**Stated problem**
The listing below is to be output in its exact form.

**Records for processing**
= = = = =

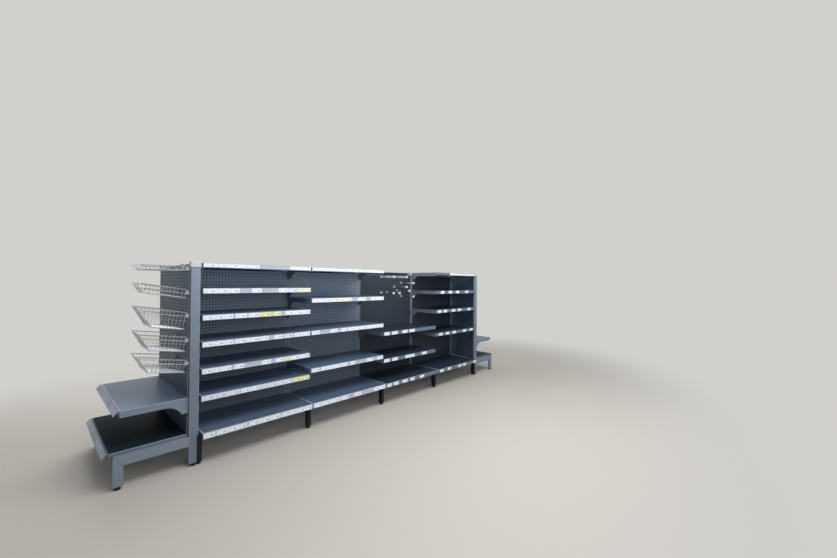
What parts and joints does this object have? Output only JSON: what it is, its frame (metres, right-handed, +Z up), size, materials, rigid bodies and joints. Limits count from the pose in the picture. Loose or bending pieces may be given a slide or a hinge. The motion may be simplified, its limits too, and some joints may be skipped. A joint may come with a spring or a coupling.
{
  "type": "shop gondola shelving run",
  "caption": "Double-sided steel shop shelving run with perforated back panels and ticket strips, and at each end a shelved end unit with a column of wire baskets.",
  "frame": {"origin": "on the floor under the middle of the run, at the centre of its bounding box", "axes": "+X along the run from the near end unit to the far one, front side towards -Y, +Z up"},
  "size_m": [4.6984, 1.068, 1.496],
  "materials": {
    "painted_steel": "satin blue-grey powder coat",
    "black_steel": "black powder coat",
    "shelf_steel": "satin slate blue powder coat",
    "charcoal_steel": "satin charcoal powder coat",
    "panel_steel": "satin blue-grey powder coat, perforated",
    "ticket_plastic": "extruded milky grey ticket strip",
    "end_ticket_plastic": "extruded grey-violet ticket strip",
    "cap_plastic": "moulded white cap, a little aged",
    "foot_plastic": "moulded black foot",
    "zinc_wire": "bright zinc-plated wire"
  },
  "bodies": {
    "root": {"upright_1": "painted_steel", "upright_2": "painted_steel", "upright_3": "painted_steel", "upright_4": "painted_steel", "upright_5": "painted_steel", "base_legs_1": "black_steel", "base_legs_2": "black_steel", "base_legs_3": "black_steel", "base_legs_4": "black_steel", "base_legs_5": "black_steel", "back_panels_bay_1": "panel_steel", "back_panels_bay_2": "panel_steel", "back_panels_bay_3": "charcoal_steel", "back_panels_bay_4": "charcoal_steel", "base_shelves_bay_1": "shelf_steel", "base_shelves_bay_2": "shelf_steel", "base_shelves_bay_3": "charcoal_steel", "base_shelves_bay_4": "charcoal_steel", "shelves_bay_1": "shelf_steel", "shelves_bay_2": "shelf_steel", "shelves_bay_3": "charcoal_steel", "shelves_bay_4": "charcoal_steel", "front_brackets": "painted_steel", "rear_brackets": "painted_steel", "front_ticket_strips": "ticket_plastic", "rear_ticket_strips": "ticket_plastic", "top_rails": "painted_steel", "post_caps": "cap_plastic", "levelling_feet": "foot_plastic", "peg_hooks": "zinc_wire", "near_end_posts": "painted_steel", "far_end_posts": "painted_steel", "near_end_panel": "panel_steel", "far_end_panel": "panel_steel", "near_end_base_legs": "painted_steel", "far_end_base_legs": "painted_steel", "near_end_base_shelf": "charcoal_steel", "far_end_base_shelf": "charcoal_steel", "near_end_shelf": "shelf_steel", "far_end_shelf": "shelf_steel", "end_brackets": "painted_steel", "end_ticket_strips": "end_ticket_plastic", "basket_floors": "zinc_wire", "basket_fronts": "zinc_wire", "basket_ends": "zinc_wire"}
  },
  "joints": []
}
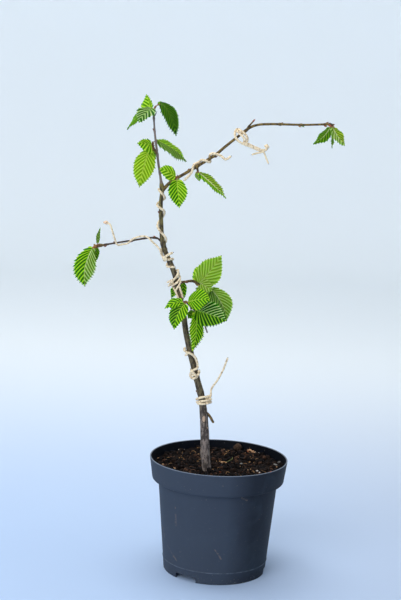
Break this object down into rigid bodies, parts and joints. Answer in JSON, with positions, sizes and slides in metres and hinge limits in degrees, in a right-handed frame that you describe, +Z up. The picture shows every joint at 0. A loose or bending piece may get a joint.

= = = = =

**Result of this exercise**
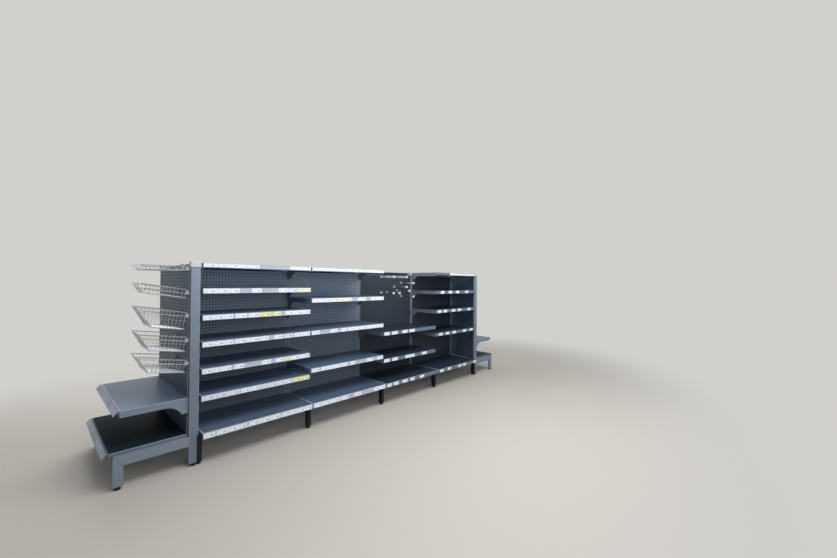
What parts and joints does this object have? Output only JSON: what it is, its frame (metres, right-handed, +Z up), size, materials, rigid bodies and joints. Limits count from the pose in the picture. Loose or bending pieces may be given a slide or a hinge. The motion may be simplified, its limits too, and some joints may be skipped. A joint may come with a spring or a coupling.
{
  "type": "shop gondola shelving run",
  "caption": "Double-sided steel shop shelving run with perforated back panels and ticket strips, and at each end a shelved end unit with a column of wire baskets.",
  "frame": {"origin": "on the floor under the middle of the run, at the centre of its bounding box", "axes": "+X along the run from the near end unit to the far one, front side towards -Y, +Z up"},
  "size_m": [4.6984, 1.068, 1.496],
  "materials": {
    "painted_steel": "satin blue-grey powder coat",
    "black_steel": "black powder coat",
    "shelf_steel": "satin slate blue powder coat",
    "charcoal_steel": "satin charcoal powder coat",
    "panel_steel": "satin blue-grey powder coat, perforated",
    "ticket_plastic": "extruded milky grey ticket strip",
    "end_ticket_plastic": "extruded grey-violet ticket strip",
    "cap_plastic": "moulded white cap, a little aged",
    "foot_plastic": "moulded black foot",
    "zinc_wire": "bright zinc-plated wire"
  },
  "bodies": {
    "root": {"upright_1": "painted_steel", "upright_2": "painted_steel", "upright_3": "painted_steel", "upright_4": "painted_steel", "upright_5": "painted_steel", "base_legs_1": "black_steel", "base_legs_2": "black_steel", "base_legs_3": "black_steel", "base_legs_4": "black_steel", "base_legs_5": "black_steel", "back_panels_bay_1": "panel_steel", "back_panels_bay_2": "panel_steel", "back_panels_bay_3": "charcoal_steel", "back_panels_bay_4": "charcoal_steel", "base_shelves_bay_1": "shelf_steel", "base_shelves_bay_2": "shelf_steel", "base_shelves_bay_3": "charcoal_steel", "base_shelves_bay_4": "charcoal_steel", "shelves_bay_1": "shelf_steel", "shelves_bay_2": "shelf_steel", "shelves_bay_3": "charcoal_steel", "shelves_bay_4": "charcoal_steel", "front_brackets": "painted_steel", "rear_brackets": "painted_steel", "front_ticket_strips": "ticket_plastic", "rear_ticket_strips": "ticket_plastic", "top_rails": "painted_steel", "post_caps": "cap_plastic", "levelling_feet": "foot_plastic", "peg_hooks": "zinc_wire", "near_end_posts": "painted_steel", "far_end_posts": "painted_steel", "near_end_panel": "panel_steel", "far_end_panel": "panel_steel", "near_end_base_legs": "painted_steel", "far_end_base_legs": "painted_steel", "near_end_base_shelf": "charcoal_steel", "far_end_base_shelf": "charcoal_steel", "near_end_shelf": "shelf_steel", "far_end_shelf": "shelf_steel", "end_brackets": "painted_steel", "end_ticket_strips": "end_ticket_plastic", "basket_floors": "zinc_wire", "basket_fronts": "zinc_wire", "basket_ends": "zinc_wire"}
  },
  "joints": []
}
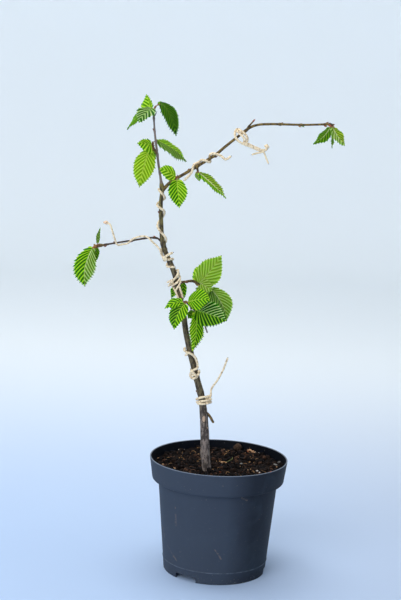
Break this object down into rigid bodies, parts and joints. Answer in JSON, with positions, sizes and slides in metres and hinge limits in degrees, in a right-handed frame that you describe, +Z up. The picture shows every joint at 0. A loose or bending piece may get a joint.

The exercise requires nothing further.